Everybody needs some recreational activities. From time to time I play Trackmania with friends, a quite competitive racing game. You compete on user created tracks for the best times, which are logged and shown on a worldwide leaderboard for each map.
The goal is simple, but the game itself is not. What makes it special for me, is the user-generated part, which is a great display of creativity in many cases. All tracks are made by players themselves and the game is made such that it even allows importing custom models from 3D modelling software like blender, with some stunning results.
Why analog?
Since the original Trackmania release in 2003, the game has been played with different input devices. Keyboard and Gamepads like the XBox-controller are the most popular, but there also are people playing in high ranks on steering wheels, joysticks and even with the mouse.
Smooth steering
Among many others, there is a game mechanic called "smooth-steering". Nobody is really sure whether it was intended by the developers or a bug that got made into a feature by the players. This is a common theme of the game, people get pretty creative to squeeze out the last few milliseconds by finding cuts and figuring out obscure behaviors of the physics engine. It is all part of the fun.
Smooth-steering refers to holding a specific steering percentage without starting to drift which would lose speed. The exact steering value is dependent on various factors such as the speed you are driving at and the surface you are driving on. It's not easy to get good at it, in practice it means holding your controller's stick at a specific angle during turns consistently or tapping the direction key at a specific rhythm if you play on keyboard, which requires a good knowledge of the game.
This mechanic has gotten even more powerful during the last big update, which introduced a second car that gains even more speed from it. The update was received with mixed feelings, as keyboard players where put at a disadvantage.
Input devices
Another change in how the game is played came from the appearance of analog keyboards like the wooting. These keyboards don't have regular digital switches, but analog ones, which allow pressing and registering a key halfway. For the game this keyboard appears as an XBox-controller with joysticks capable of intermediate, analog input values.
Even more powerful, you can set a custom response curve in the companion software of the keyboard. Say you want to play a track where 60% left steering is the perfect angle to gain optimal speed, you could set the curve to top out at 60% easily or make it at least much easier to hold that specific value.

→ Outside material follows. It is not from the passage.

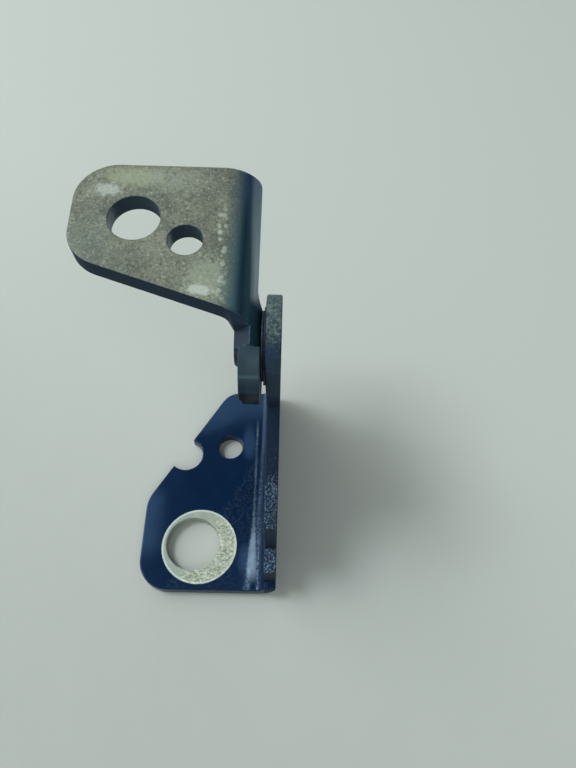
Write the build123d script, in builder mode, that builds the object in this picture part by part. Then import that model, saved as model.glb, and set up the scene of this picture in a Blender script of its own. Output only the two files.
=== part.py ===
from build123d import *
from math import cos, radians, sin
import os

# Car door hinge: two bent steel leaves joined by one headed pin.
# The body leaf lies on its mounting face at z = 0, and the door leaf hangs over it on the pin.
# Origin: centre of the body leaf's large bolt hole, on the mounting face. X runs along the pin,
# Y across it, Z up and square to the body leaf's plate.

# Body leaf.
body_thk = 4.0
body_bend_in = 3.0
body_left = -17.5
body_near = -15.5
body_far = 59.5
ear_face = 28.5            # flat face of the ear, the side away from the door leaf
slant_start = (-17.5, 15.3)
slant_end = (9.0, 59.5)
near_corner_r = 10.0
slant_corner_r = 12.0
far_corner_r = 8.0
notch_at = (-5.5, 33.0)
notch_dia = 12.0
body_large_hole = 18.0
body_small_hole = 9.0
body_small_at = (10.5, 36.4)

# Pin line.
pin_y = 30.0
pin_z = 81.0
pin_dia = 8.0
pin_head_dia = 11.0
pin_head_thk = 1.5
pin_head_edge = 0.9
pin_end_chamfer = 0.5

# Body leaf's ear, as steps and slopes up to the eye.
ear_foot_y = -13.0
shelf_z_near = 18.0
shelf_z_far = 19.5
step_y = -5.5
step_top_z = 38.0
neck_y = 25.5
neck_z = 56.0
eye_r = 11.0
eye_rise = 4.0             # from the pin line up to the centre of the eye's round top
ear_heel_z = 14.0
heel_corner_r = 6.0

# Door leaf, in its own plane through the pin line.
door_tilt = 7.0            # degrees that the door leaf is raised from parallel
door_thk = 5.4
door_bend_in = 5.6
door_top = 16.1            # from the pin line up to the plate's mounting face
door_left = -26.5
door_far = 44.9
door_near_left = 16.0      # the plate's slanting near edge, at its left end
door_near_bend = (14.9, 1.85)     # where that edge turns forward into the bend
door_near_bend_r = 3.0
door_far_corner_r = 11.5
door_near_corner_r = 11.0
door_large_hole = 13.5
door_large_at = (-10.0, 27.7)
door_small_hole = 9.0
door_small_at = (3.6, 21.3)
lobe_r = 12.5
lobe_at = (-2.6, -1.0)     # centre of the ear's round lobe
lobe_top_v = -5.6          # where the lobe's outline runs out into the bend
bend_front_v = -0.6        # front end of the bend, seen along the pin
bend_front_rise = 1.0      # from the lobe's top up to the bend's front end
bend_top = (2.1, 16.1)
lobe_turn = 50.0           # degrees of the bend where the lobe's upper edge is cut
lip_w = 9.6                # lower edge of the lip that the bend leaves behind the lobe
lip_corner_r = 3.0
lip_end_r = 2.0
door_edge_roll = 0.9

# Bush and washer between the ears.
ear_gap = 1.2
running_fit = 0.05
axial_play = 0.1
bush_wall = 1.0
bush_flange_dia = 18.5
bush_flange_thk = 0.6
washer_dia = 20.6
washer_thk = ear_gap - bush_flange_thk - axial_play
washer_play = 0.1

# How far an outline that cuts runs past the metal.
cut_past = 1.0

# Derived positions.
ear_inner = ear_face - body_thk
door_ear_in = ear_inner - ear_gap
door_ear_out = door_ear_in - door_thk
bush_bore = pin_dia + 2 * running_fit
bush_dia = bush_bore + 2 * bush_wall
lobe_low = lobe_at[1] - lobe_r
lobe_top_w = lobe_at[1] + (lobe_r**2 - (lobe_top_v - lobe_at[0]) ** 2) ** 0.5
lobe_back_v = lobe_at[0] + (lobe_r**2 - (lip_w - lobe_at[1]) ** 2) ** 0.5
bend_front = (bend_front_v, lobe_at[1] + lobe_r + bend_front_rise)
bend_axis = (door_ear_out - door_bend_in, door_top - door_thk - door_bend_in)
turn = (sin(radians(lobe_turn)), cos(radians(lobe_turn)))
lobe_top_x = bend_axis[0] + door_bend_in * turn[0]
turn_out = 2 * (door_bend_in + door_thk)
eye_z = pin_z + eye_rise

tilt = radians(door_tilt)
along = (0, cos(tilt), sin(tilt))
upward = (0, -sin(tilt), cos(tilt))
pin_point = (0, pin_y, pin_z)

ear_plane = Plane(origin=(0, 0, 0), x_dir=(0, 1, 0), z_dir=(1, 0, 0))
body_section = Plane(origin=(0, body_near, 0), x_dir=(1, 0, 0), z_dir=(0, -1, 0))
door_plate_plane = Plane(origin=pin_point, x_dir=(1, 0, 0), z_dir=upward)
door_ear_plane = Plane(origin=pin_point, x_dir=along, z_dir=(1, 0, 0))
door_section = Plane(origin=pin_point, x_dir=(1, 0, 0), z_dir=(0, -cos(tilt), -sin(tilt)))
lobe_section = Plane(origin=(door_ear_plane * Pos(lobe_at[0], lobe_at[1], door_ear_out)).position,
                     x_dir=along, z_dir=(0, sin(tilt), -cos(tilt)))
pin_plane = Plane(origin=pin_point, x_dir=(0, 1, 0), z_dir=(1, 0, 0))


# Body leaf: plate on the body, ear bent up, eye for the pin.
with BuildPart() as body_leaf:
    with BuildSketch(body_section) as body_profile:
        with BuildLine():
            Polyline(
                (body_left, 0), (ear_face, 0), (ear_face, eye_z + eye_r),
                (ear_inner, eye_z + eye_r), (ear_inner, body_thk), (body_left, body_thk),
                close=True,
            )
        make_face()
        fillet(body_profile.vertices().sort_by_distance((ear_face, 0))[0],
               body_bend_in + body_thk)
        fillet(body_profile.vertices().sort_by_distance((ear_inner, body_thk))[0],
               body_bend_in)
    extrude(amount=-(body_far - body_near))

    # outline of the plate, seen from above
    with BuildSketch(Plane.XY) as body_outline:
        with BuildLine():
            Polyline(
                (ear_face, body_near), (body_left, body_near), slant_start, slant_end,
                (ear_face, body_far), close=True,
            )
        make_face()
        fillet(body_outline.vertices().sort_by_distance((body_left, body_near))[0], near_corner_r)
        fillet(body_outline.vertices().sort_by_distance(slant_start)[0], slant_corner_r)
        fillet(body_outline.vertices().sort_by_distance(slant_end)[0], far_corner_r)
        with Locations(notch_at):
            Circle(notch_dia / 2, mode=Mode.SUBTRACT)
    extrude(amount=2 * pin_z, mode=Mode.INTERSECT)

    # outline of the ear, seen along the pin
    with BuildSketch(ear_plane) as ear_outline:
        with BuildLine():
            Polyline(
                (body_near, 0), (body_near, body_thk + body_bend_in),
                (ear_foot_y, body_thk + body_bend_in), (ear_foot_y, shelf_z_near),
                (step_y, shelf_z_far), (step_y, step_top_z), (neck_y, neck_z),
                (pin_y - eye_r, eye_z), (pin_y + eye_r, eye_z),
                (body_far, ear_heel_z), (body_far, 0), close=True,
            )
        make_face()
        fillet(ear_outline.vertices().sort_by_distance((body_far, ear_heel_z))[0],
               heel_corner_r)
        with Locations((pin_y, eye_z)):
            Circle(eye_r)
    extrude(amount=ear_face + cut_past, both=True, mode=Mode.INTERSECT)

    # bolt holes and the pin's hole
    with Locations(Plane.XY):
        Hole(body_large_hole / 2, depth=2 * body_thk)
        with Locations(body_small_at):
            Hole(body_small_hole / 2, depth=2 * body_thk)
    with Locations(pin_plane.offset(ear_face)):
        Hole(pin_dia / 2, depth=2 * body_thk)
body_leaf.part.label = "body_leaf"


# Door leaf: plate for the door, ear bent down beside the body leaf's ear.
with BuildPart() as door_leaf:
    with BuildSketch(door_section) as door_profile:
        with BuildLine():
            Polyline(
                (door_left, door_top), (door_ear_in, door_top), (door_ear_in, lobe_low),
                (door_ear_out, lobe_low), (door_ear_out, door_top - door_thk),
                (door_left, door_top - door_thk), close=True,
            )
        make_face()
        fillet(door_profile.vertices().sort_by_distance((door_ear_in, door_top))[0],
               door_bend_in + door_thk)
        fillet(door_profile.vertices().sort_by_distance((door_ear_out, door_top - door_thk))[0],
               door_bend_in)
    extrude(amount=door_far, both=True)

    # outline of the plate
    with BuildSketch(door_plate_plane) as door_outline:
        with BuildLine():
            Polyline(
                (door_ear_in, -2 * lobe_r), (lobe_top_x, -2 * lobe_r), (lobe_top_x, bend_front[0]),
                door_near_bend, (door_left, door_near_left), (door_left, door_far),
                (door_ear_in, door_far), close=True,
            )
        make_face()
        fillet(door_outline.vertices().sort_by_distance((door_left, door_far))[0],
               door_far_corner_r)
        fillet(door_outline.vertices().sort_by_distance((door_left, door_near_left))[0],
               door_near_corner_r)
        fillet(door_outline.vertices().sort_by_distance(door_near_bend)[0], door_near_bend_r)
    extrude(amount=2 * door_top, both=True, mode=Mode.INTERSECT)

    # outline of the ear: a lobe round the pin, and the bend's lip running back to the far end
    with BuildSketch(door_ear_plane) as lobe_outline:
        with Locations(lobe_at):
            Circle(lobe_r)
        with Locations((lobe_top_v, lobe_at[1])):
            Rectangle(3 * lobe_r, 3 * lobe_r, align=(Align.MIN, Align.CENTER),
                      mode=Mode.INTERSECT)
        with BuildLine():
            Polyline(
                lobe_at, (lobe_top_v, lobe_top_w), (lobe_top_v, bend_front[1]), bend_front, bend_top,
                (bend_top[0], door_top + cut_past), (door_far, door_top + cut_past),
                (door_far, lip_w), (lobe_at[0], lip_w), close=True,
            )
        make_face()
        fillet(lobe_outline.vertices().sort_by_distance((lobe_back_v, lip_w))[0], lip_corner_r)
        fillet(lobe_outline.vertices().sort_by_distance((door_far, lip_w))[0], lip_end_r)
    extrude(amount=ear_face + cut_past, both=True, mode=Mode.INTERSECT)

    # the lobe's upper edge, cut square to the sheet part of the way round the bend
    with BuildSketch(door_section.offset(-bend_front[0])):
        with BuildLine():
            Polyline(
                bend_axis, (bend_axis[0] + turn_out * turn[0], bend_axis[1] + turn_out * turn[1]),
                (bend_axis[0], bend_axis[1] + 2 * turn_out), (door_left, bend_axis[1] + turn_out),
                (door_left, bend_axis[1]), close=True,
            )
        make_face()
    extrude(amount=2 * lobe_r, mode=Mode.SUBTRACT)

    # in front of the bend the lobe was slit free of it, so the lobe stays flat and full there
    with BuildSketch(door_ear_plane.offset(door_ear_out)):
        with Locations(lobe_at):
            Circle(lobe_r)
        with Locations((lobe_top_v, lobe_at[1])):
            Rectangle(3 * lobe_r, 3 * lobe_r, align=(Align.MAX, Align.CENTER),
                      mode=Mode.INTERSECT)
    extrude(amount=door_thk)

    # the rolled edge that the press leaves round the ear's outer face
    with BuildSketch(lobe_section):
        with BuildLine():
            Polyline(
                (lobe_r - door_edge_roll, 0), (lobe_r + cut_past, 0),
                (lobe_r + cut_past, door_edge_roll + cut_past), (lobe_r, door_edge_roll),
                close=True,
            )
        make_face()
    revolve(axis=Axis(lobe_section.origin, (-1, 0, 0)), revolution_arc=180, mode=Mode.SUBTRACT)

    # bolt holes and the bush's bore
    with Locations(door_plate_plane.offset(door_top)):
        with Locations(door_large_at):
            Hole(door_large_hole / 2, depth=2 * door_thk)
        with Locations(door_small_at):
            Hole(door_small_hole / 2, depth=2 * door_thk)
    with Locations(pin_plane.offset(door_ear_in)):
        Hole(bush_dia / 2, depth=2 * door_thk)
door_leaf.part.label = "door_leaf"


# Headed pin, pressed into the body leaf's ear.
with BuildPart() as hinge_pin:
    with BuildSketch(pin_plane.offset(door_ear_out - axial_play)):
        Circle(pin_head_dia / 2)
    extrude(amount=-pin_head_thk)
    fillet(hinge_pin.edges().sort_by(Axis.X)[0], pin_head_edge)
    with BuildSketch(pin_plane.offset(door_ear_out - axial_play)):
        Circle(pin_dia / 2)
    extrude(amount=ear_face - door_ear_out + axial_play)
    chamfer(hinge_pin.edges().sort_by(Axis.X)[-1], pin_end_chamfer)
hinge_pin.part.label = "hinge_pin"


# Flanged bush, pressed into the door leaf's ear.
with BuildPart() as ear_bush:
    with BuildSketch(pin_plane.offset(door_ear_out)):
        Circle(bush_dia / 2)
    extrude(amount=door_thk)
    with BuildSketch(pin_plane.offset(door_ear_in)):
        Circle(bush_flange_dia / 2)
    extrude(amount=bush_flange_thk)
    with Locations(pin_plane.offset(door_ear_in + bush_flange_thk)):
        Hole(bush_bore / 2, depth=2 * door_thk)
ear_bush.part.label = "ear_bush"


# Thrust washer, on the pin against the body leaf's ear.
with BuildPart() as thrust_washer:
    with BuildSketch(pin_plane.offset(ear_inner)):
        Circle(washer_dia / 2)
        Circle(pin_dia / 2 + washer_play, mode=Mode.SUBTRACT)
    extrude(amount=-washer_thk)
thrust_washer.part.label = "thrust_washer"


os.makedirs("parts", exist_ok=True)
export_step(body_leaf.part, "parts/body_leaf.step")
export_step(door_leaf.part, "parts/door_leaf.step")
export_step(hinge_pin.part, "parts/hinge_pin.step")
export_step(ear_bush.part, "parts/ear_bush.step")
export_step(thrust_washer.part, "parts/thrust_washer.step")
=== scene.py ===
# %% [markdown]
# # A car door hinge
# Two bent steel leaves turn on one headed pin. The lower leaf was bolted to the car's body and
# is painted navy. The upper one was bolted to the door, and its plate is bare, stained zinc.
# The measured solids come in as a fixed frame, so this lesson is about what makes pressed
# steel look real: soft edges, a coat that is worn where parts were clamped, and grime.

# %% Load the measured frame
from math import cos, radians, sin

import bmesh
import bpy
from mathutils import Matrix, Vector


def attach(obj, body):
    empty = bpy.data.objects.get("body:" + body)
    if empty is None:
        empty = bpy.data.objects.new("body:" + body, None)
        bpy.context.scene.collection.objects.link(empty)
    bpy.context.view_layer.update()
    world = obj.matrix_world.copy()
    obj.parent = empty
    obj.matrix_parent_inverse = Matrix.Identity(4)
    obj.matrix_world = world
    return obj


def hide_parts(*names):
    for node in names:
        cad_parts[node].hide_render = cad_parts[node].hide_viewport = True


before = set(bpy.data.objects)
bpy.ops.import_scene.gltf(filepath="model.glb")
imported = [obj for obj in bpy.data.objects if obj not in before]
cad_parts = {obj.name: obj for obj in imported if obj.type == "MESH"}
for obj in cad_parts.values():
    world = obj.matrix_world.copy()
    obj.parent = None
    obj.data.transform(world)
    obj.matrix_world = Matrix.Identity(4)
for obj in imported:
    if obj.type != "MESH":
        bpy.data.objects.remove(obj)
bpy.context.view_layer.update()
bpy.ops.object.select_all(action="DESELECT")

MM = 0.001

# %% [markdown]
# ## Places that the finishes need
# The frame gives every solid its place, but paint and wear start at lines of their own: the
# pin, the ear's face, the holes, and the ring that a washer has pressed bare. They are written
# here once. A place on the door leaf is given across the plate and along it from the pin.

# %% The hinge's own lines
pin_line = Vector((0, 30.0, 81.0)) * MM
door_tilt = radians(7.0)
door_top = 16.1 * MM
bare_ring_centre = (2.1 * MM, -0.8 * MM)
bare_ring_radius = 12.75 * MM
ear_inner = 24.5 * MM
door_holes = (((-10.0 * MM, 27.7 * MM), 6.75 * MM), ((3.6 * MM, 21.3 * MM), 4.5 * MM))
camera_place = Vector((28.5, -63.0, 220.0)) * MM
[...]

There are in-game special keys that can be bound to do something similar (called "action keys"), but they are not quite as powerful.
Dedicated input device
At this point I started thinking about what would actually be best input device, if I were to build one. Steering wheels are very precise, but slow when doing sharp turns. Also, they are very bulky, and I don't want one screwed to my table at all times. A wooting is a decent choice, but I really don't need all those keys and already have a custom keyboard which I want to keep using. They are pretty costly and not something anyone would be able to buy. I feel like the settings are very generic and limiting, if you only want to use it for Trackmania.
Analog Switch
Luckily, you can get replacement keys for wooting keyboard and other compatible ones. The switches are called Lekker switches and surprisingly simple devices. The whole switch is not much more than a magnet suspended on a spring that gets pushed towards a hall sensor.
The PCB below it has a hall sensor measuring the magnetic field from it, which increases when the switch is pressed. The switch has a travel of 4 mm and the hall sensor can calculate the exact position from it. Here is a teardown of it showing the inner parts.
Hall sensor
A bit of investigation lead me to the SS49E Linear Hall Effect Sensor. It is not the one used on the wooting keyboards, but looked like a perfect match: It has a linear, analog output, is cheap and readily available. Furthermore, it works with 5V, which makes it easy to be used from common microcontrollers.
Microcontroller
The last past of the puzzle is a microcontroller. I went with the Waveshare RP2040-Zero because it has some features that I'm looking for apart from being a popular choice with many code examples:
- It can act as HID (Human input device)
- It is small and cheap
- It has a USB-C port
- It has 4 Analog input pins
The device is well-supported by the MicroPython firmware, which is also a plus since I have been meaning to try it out, and it should make reconfiguring the firmware a lot easier for users that might not be experienced with C and flashing chips.